Pode aconselhar a que as pessoas desinfetem as mãos regularmente e mantenham
distanciamento social, mas não consegue andar a vigiar toda a gente. Pode
obrigar os espaços públicos a que exijam aos seus clientes o uso de máscara e
mantenham as distâncias, mas não pode meter um ou vários fiscais em cada
estabelecimento comercial ou transporte público de Portugal. Pode fazer
campanhas de saúde pública e ensinar as regras básicas, mas não pode andar
atrás de 10,6 milhões de portugueses.
Tal como acontece
com todas as outras tentações, é muito mais difícil de resistir se não elas não
estiverem mesmo à nossa frente. É uma pena, mas não podemos andar por aí na
maior como se nada fosse. Ainda não podemos encher os parques, as praias e as
esplanadas. Não podemos voltar já às festas e às diversões de antigamente. Não
podemos achar que isso das máscaras é só para os outros e que estes cuidados
todos são um exagero porque afinal o vírus não é assim tão mau. Temos de pensar
que a vacina pode demorar e que pode ser preciso accionar um plano B.
O perigo de uma
segunda vaga é bem real – todos os especialistas o confirmam. Na Alemanha que
desconfinou há dias as autoridades preparam já um novo ressurgir do surto.

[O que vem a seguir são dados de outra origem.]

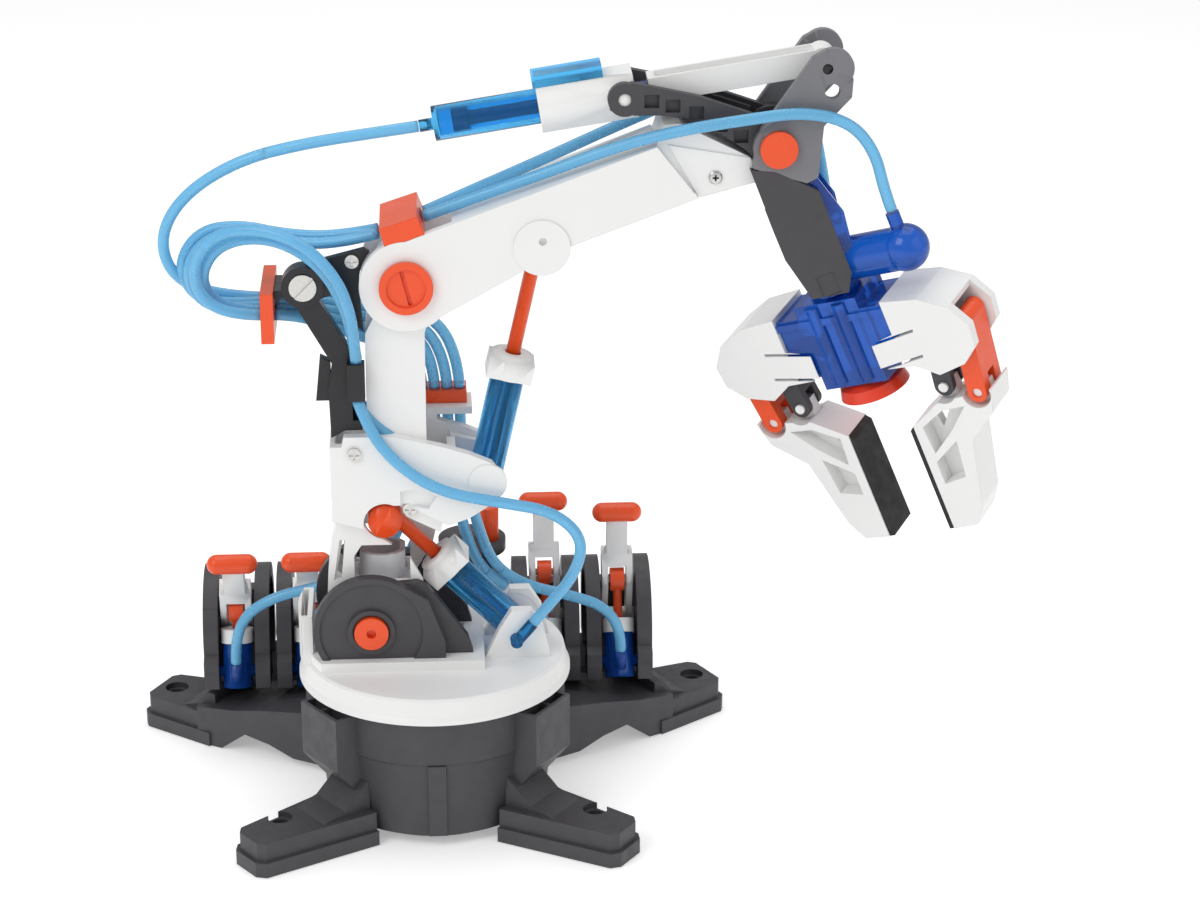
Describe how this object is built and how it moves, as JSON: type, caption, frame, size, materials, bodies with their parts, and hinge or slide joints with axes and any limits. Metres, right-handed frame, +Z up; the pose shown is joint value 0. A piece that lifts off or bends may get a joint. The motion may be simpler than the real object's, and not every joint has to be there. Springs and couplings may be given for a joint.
{
  "type": "hydraulic arm kit",
  "caption": "Water-hydraulic robot arm kit on a turntable: two-part arm with clear cylinders and hoses, turning claw gripper with a suction cup, and a rear lever console.",
  "frame": {"origin": "centre of the drum's flat bottom cover, on the ground under the turntable's axis", "axes": "+Z up along the turntable's axis, +X the way the arm reaches at rest, +Y towards the lever console"},
  "size_m": [0.3524, 0.1738, 0.3168],
  "materials": {
    "white_plastic": "satin",
    "grey_plastic": "matte",
    "black_plastic": "matte",
    "orange_plastic": "satin",
    "blue_clear_plastic": "gloss",
    "blue_hose": "gloss",
    "steel_screw": "satin",
    "pad_rubber": "matte",
    "cup_rubber": "satin",
    "silver_plastic": "satin",
    "pale_plastic": "satin"
  },
  "bodies": {
    "base": {"base_drum": "grey_plastic", "bottom_cover": "grey_plastic", "front_feet": "grey_plastic", "rear_wings": "grey_plastic", "console_base": "grey_plastic", "lever_housings": "grey_plastic"},
    "turntable": {"turntable": "white_plastic", "bearing_blocks": "grey_plastic", "shoulder_pin": "orange_plastic", "hoses_console": "blue_hose"},
    "lower_arm": {"lower_shells": "white_plastic", "lower_core": "pale_plastic", "elbow_bracket": "white_plastic", "hose_guide": "black_plastic", "hose_combs": "orange_plastic", "arm_screws": "steel_screw", "elbow_pin": "orange_plastic", "hoses_arm": "blue_hose"},
    "upper_arm": {"upper_shells": "white_plastic", "end_block": "white_plastic", "wrist_bracket": "grey_plastic", "hose_clip": "orange_plastic", "wrist_pin": "orange_plastic", "hoses_hand": "blue_hose"},
    "head": {"head_cheeks": "silver_plastic", "hand_frame": "grey_plastic", "wrist_housing": "blue_clear_plastic"},
    "gripper": {"gripper_housing": "blue_clear_plastic", "suction_cup": "cup_rubber", "gripper_knuckles": "white_plastic"},
    "crank": {"crank": "grey_plastic"},
    "drive_right": {"drive_link_right": "grey_plastic"},
    "follow_right": {"follow_link_right": "orange_plastic"},
    "claw_right": {"claw_right": "white_plastic", "claw_pad_right": "pad_rubber"},
    "drive_left": {"drive_link_left": "grey_plastic"},
    "follow_left": {"follow_link_left": "orange_plastic"},
    "claw_left": {"claw_left": "white_plastic", "claw_pad_left": "pad_rubber"},
    "shoulder_barrel": {"shoulder_barrel": "blue_clear_plastic"},
    "shoulder_rod": {"shoulder_rod": "orange_plastic"},
    "elbow_barrel": {"elbow_barrel": "blue_clear_plastic"},
    "elbow_rod": {"elbow_rod": "orange_plastic"},
    "wrist_barrel": {"wrist_barrel": "blue_clear_plastic"},
    "wrist_rod": {"wrist_rod": "blue_clear_plastic"},
    "lever_1": {"lever_1": "white_plastic"},
    "control_1_barrel": {"control_barrel_1": "blue_clear_plastic"},
    "control_1_rod": {"control_rod_1": "orange_plastic"},
    "lever_2": {"lever_2": "white_plastic"},
    "control_2_barrel": {"control_barrel_2": "blue_clear_plastic"},
    "control_2_rod": {"control_rod_2": "orange_plastic"},
    "lever_3": {"lever_3": "white_plastic"},
    "control_3_barrel": {"control_barrel_3": "blue_clear_plastic"},
    "control_3_rod": {"control_rod_3": "orange_plastic"},
    "lever_4": {"lever_4": "white_plastic"},
    "control_4_barrel": {"control_barrel_4": "blue_clear_plastic"},
    "control_4_rod": {"control_rod_4": "orange_plastic"},
    "lever_5": {"lever_5": "white_plastic"},
    "control_5_barrel": {"control_barrel_5": "blue_clear_plastic"},
    "control_5_rod": {"control_rod_5": "orange_plastic"}
  },
  "joints": [
    {"name": "base_turn", "type": "hinge", "parent": "base", "child": "turntable", "pos_m": [0, 0, 0.057], "axis": [0, 0, 1], "range_deg": [-180, 20], "deforming": ["hoses_console"]},
    {"name": "shoulder", "type": "hinge", "parent": "turntable", "child": "lower_arm", "pos_m": [-0.0249, 0, 0.084], "axis": [0, 1, 0], "range_deg": [-15, 29], "deforming": ["hoses_console", "hoses_arm"]},
    {"name": "elbow", "type": "hinge", "parent": "lower_arm", "child": "upper_arm", "pos_m": [-0.0079, 0, 0.226], "axis": [0, -1, 0], "range_deg": [-41, 3], "deforming": ["hoses_hand"]},
    {"name": "wrist_bend", "type": "hinge", "parent": "upper_arm", "child": "head", "pos_m": [0.1341, 0, 0.2785], "axis": [0, 1, 0], "range_deg": [-9, 40], "deforming": ["hoses_hand"]},
    {"name": "wrist_turn", "type": "hinge", "parent": "head", "child": "gripper", "pos_m": [0.1341, 0, 0.2785], "axis": [-0.3843, 0, 0.9232], "range_deg": [-8, 172]},
    {"name": "grip", "type": "hinge", "parent": "gripper", "child": "drive_right", "pos_m": [0.19484, -0.02015, 0.21334], "axis": [0.5028, 0.8387, 0.2093], "range_deg": [-17, 26]},
    {"name": "drive_left_turn", "type": "hinge", "parent": "gripper", "child": "drive_left", "pos_m": [0.13754, 0.02015, 0.18949], "axis": [0.5028, 0.8387, 0.2093], "range_deg": [-26.1, 17.1]},
    {"name": "follow_right_turn", "type": "hinge", "parent": "gripper", "child": "follow_right", "pos_m": [0.20721, -0.02778, 0.21416], "axis": [0.5028, 0.8387, 0.2093], "range_deg": [-17.1, 26.1]},
    {"name": "follow_left_turn", "type": "hinge", "parent": "gripper", "child": "follow_left", "pos_m": [0.12824, 0.02778, 0.18128], "axis": [0.5028, 0.8387, 0.2093], "range_deg": [-26.1, 17.1]},
    {"name": "claw_right_turn", "type": "hinge", "parent": "drive_right", "child": "claw_right", "pos_m": [0.20319, -0.01799, 0.1846], "axis": [0.5028, 0.8387, 0.2093], "range_deg": [-26.1, 17.1]},
    {"name": "claw_left_turn", "type": "hinge", "parent": "drive_left", "child": "claw_left", "pos_m": [0.15204, 0.01799, 0.16331], "axis": [0.5028, 0.8387, 0.2093], "range_deg": [-17.1, 26.1]},
    {"name": "shoulder_swing", "type": "hinge", "parent": "turntable", "child": "shoulder_barrel", "pos_m": [0.033, 0, 0.076], "axis": [0, 1, 0], "range_deg": [-5.44, 10.42]},
    {"name": "shoulder_stroke", "type": "slide", "parent": "shoulder_barrel", "child": "shoulder_rod", "axis": [-0.7003, 0, 0.7139], "range_m": [-0.01917, 0.00996]},
    {"name": "elbow_swing", "type": "hinge", "parent": "lower_arm", "child": "elbow_barrel", "pos_m": [0.0223, 0, 0.145], "axis": [0, 1, 0], "range_deg": [-0.67, 7.89]},
    {"name": "elbow_stroke", "type": "slide", "parent": "elbow_barrel", "child": "elbow_rod", "axis": [0.2212, 0, 0.9752], "range_m": [-0.03743, 0.00283]},
    {"name": "wrist_swing", "type": "hinge", "parent": "upper_arm", "child": "wrist_barrel", "pos_m": [0.076, 0, 0.297], "axis": [0, 1, 0], "range_deg": [-2.99, 12.93]},
    {"name": "wrist_stroke", "type": "slide", "parent": "wrist_barrel", "child": "wrist_rod", "axis": [0.9878, 0, 0.156], "range_m": [-0.00362, 0.01574]},
    {"name": "lever_1_swing", "type": "hinge", "parent": "base", "child": "lever_1", "pos_m": [-0.084, 0.08, 0.044], "axis": [1, 0, 0], "range_deg": [-70.62, 3.38]},
    {"name": "control_1_swing", "type": "hinge", "parent": "base", "child": "control_1_barrel", "pos_m": [-0.084, 0.057, 0.032], "axis": [1, 0, 0], "range_deg": [-27.92, 1.39]},
    {"name": "control_1_stroke", "type": "slide", "parent": "control_1_barrel", "child": "control_1_rod", "axis": [0, 0.2713, 0.9625], "range_m": [-0.00096, 0.01867]},
    {"name": "lever_2_swing", "type": "hinge", "parent": "base", "child": "lever_2", "pos_m": [-0.053, 0.08, 0.044], "axis": [1, 0, 0], "range_deg": [-47.25, 3.55]},
    {"name": "control_2_swing", "type": "hinge", "parent": "base", "child": "control_2_barrel", "pos_m": [-0.053, 0.057, 0.032], "axis": [1, 0, 0], "range_deg": [-17.76, 1.39]},
    {"name": "control_2_stroke", "type": "slide", "parent": "control_2_barrel", "child": "control_2_rod", "axis": [0, 0.2723, 0.9622], "range_m": [-0.00109, 0.01364]},
    {"name": "lever_3_swing", "type": "hinge", "parent": "base", "child": "lever_3", "pos_m": [-0.022, 0.08, 0.044], "axis": [1, 0, 0], "range_deg": [-12.7, 56.1]},
    {"name": "control_3_swing", "type": "hinge", "parent": "base", "child": "control_3_barrel", "pos_m": [-0.022, 0.057, 0.032], "axis": [1, 0, 0], "range_deg": [-5.23, 22.89]},
    {"name": "control_3_stroke", "type": "slide", "parent": "control_3_barrel", "child": "control_3_rod", "axis": [0, 0.6239, 0.7815], "range_m": [-0.0137, 0.00316]},
    {"name": "lever_4_swing", "type": "hinge", "parent": "base", "child": "lever_4", "pos_m": [0.048, 0.08, 0.044], "axis": [1, 0, 0], "range_deg": [-21.86, 33.38]},
    {"name": "control_4_swing", "type": "hinge", "parent": "base", "child": "control_4_barrel", "pos_m": [0.048, 0.057, 0.032], "axis": [1, 0, 0], "range_deg": [-9.18, 13.99]},
    {"name": "control_4_stroke", "type": "slide", "parent": "control_4_barrel", "child": "control_4_rod", "axis": [0, 0.5705, 0.8213], "range_m": [-0.00759, 0.00499]},
    {"name": "lever_5_swing", "type": "hinge", "parent": "base", "child": "lever_5", "pos_m": [0.079, 0.08, 0.044], "axis": [1, 0, 0], "range_deg": [-40.99, 21.25]},
    {"name": "control_5_swing", "type": "hinge", "parent": "base", "child": "control_5_barrel", "pos_m": [0.079, 0.057, 0.032], "axis": [1, 0, 0], "range_deg": [-17.14, 8.91]},
    {"name": "control_5_stroke", "type": "slide", "parent": "control_5_barrel", "child": "control_5_rod", "axis": [0, 0.4535, 0.8913], "range_m": [-0.00505, 0.00968]},
    {"name": "crank_turn", "type": "hinge", "parent": "base", "child": "crank", "pos_m": [0.017, 0.084, 0.078], "axis": [0, 0, 1], "range_deg": [-180.1, 20.1]}
  ],
  "couplings": [
    {"joint": "drive_left_turn", "follows": "grip", "ratio": -1},
    {"joint": "follow_right_turn", "follows": "grip", "ratio": 1},
    {"joint": "follow_left_turn", "follows": "grip", "ratio": -1},
    {"joint": "claw_right_turn", "follows": "grip", "ratio": -1},
    {"joint": "claw_left_turn", "follows": "grip", "ratio": 1},
    {"joint": "shoulder_swing", "follows": "shoulder", "ratio": 0.35581},
    {"joint": "shoulder_stroke", "follows": "shoulder", "m_per_rad": -0.03767},
    {"joint": "elbow_swing", "follows": "elbow", "ratio": -0.1899},
    {"joint": "elbow_stroke", "follows": "elbow", "m_per_rad": 0.052163},
    {"joint": "wrist_swing", "follows": "wrist_bend", "ratio": 0.32067},
    {"joint": "wrist_stroke", "follows": "wrist_bend", "m_per_rad": 0.022407},
    {"joint": "lever_1_swing", "follows": "wrist_turn", "ratio": -0.41},
    {"joint": "control_1_swing", "follows": "wrist_turn", "ratio": -0.16176},
    {"joint": "control_1_stroke", "follows": "wrist_turn", "m_per_rad": 0.006185},
    {"joint": "lever_2_swing", "follows": "elbow", "ratio": 1.15},
    {"joint": "control_2_swing", "follows": "elbow", "ratio": 0.43074},
    {"joint": "control_2_stroke", "follows": "elbow", "m_per_rad": -0.018928},
    {"joint": "lever_3_swing", "follows": "wrist_bend", "ratio": 1.4},
    {"joint": "control_3_swing", "follows": "wrist_bend", "ratio": 0.56973},
    {"joint": "control_3_stroke", "follows": "wrist_bend", "m_per_rad": -0.019481},
    {"joint": "lever_4_swing", "follows": "grip", "ratio": 1.28},
    {"joint": "control_4_swing", "follows": "grip", "ratio": 0.53411},
    {"joint": "control_4_stroke", "follows": "grip", "m_per_rad": -0.016496},
    {"joint": "lever_5_swing", "follows": "shoulder", "ratio": -1.41},
    {"joint": "control_5_swing", "follows": "shoulder", "ratio": -0.58741},
    {"joint": "control_5_stroke", "follows": "shoulder", "m_per_rad": 0.018928},
    {"joint": "crank_turn", "follows": "base_turn", "ratio": 1}
  ]
}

Voltarmos a fechar vai custar muito mais a todos, e ter impactos ainda mais
dolorosos na economia e nas nossas vidas. É agora que a maior prova nos espera:
cumprir as indicações de segurança sem começar a ceder às tentações e pensar
que está tudo sob controle. Não está, mesmo. Tudo isto está preso por arames e
o controlo depende sobretudo do que cada um de nós, individualmente e com muita
disciplina, no nosso dia-a-dia, conseguir assegurar.